Parler de la fin pour prendre soin l’un de l’autre, pour célébrer la vie, jusque dans les derniers instants. À l’heure où, comme le constate Hans Küng, théologien, farouche défenseur du droit à choisir sa mort et auteur de La Mort heureuse (Seuil), une médecine ultra-performante est « capable de faire mourir quasiment sans souffrances, mais aussi, dans beaucoup de cas, de différer considérablement le moment », il est grand temps de réfléchir à un nouvel ars moriendi, garant d’une mort heureuse, celle qui permet de se séparer dignement de ceux qui nous sont chers.
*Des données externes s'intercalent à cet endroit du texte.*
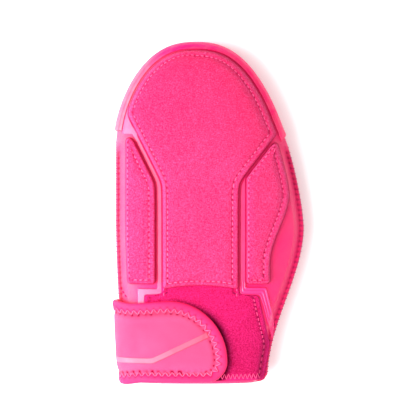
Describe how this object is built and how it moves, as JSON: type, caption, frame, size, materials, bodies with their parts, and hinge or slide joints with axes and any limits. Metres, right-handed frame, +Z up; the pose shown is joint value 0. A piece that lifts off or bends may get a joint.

Pour cela, invite l’anthropologue suisse Bernard Crettaz, auteur de Cafés mortels, sortir la mort du silence(Labor et Fides), il convient d’« arracher la mort aux spécialistes, l’Église, la médecine », et de retrouver des moments pour « en parler avec nos tripes ». Lui avait fondé les Cafés mortels, sur le principe des cafés philo.

Une occasion d’évoquer la mort sous toutes ses coutures : celle que l’on appréhende, celle dont on ne guérit pas, et même celle que l’on souhaite. Il est aujourd’hui retraité. Son projet mérite de ressusciter.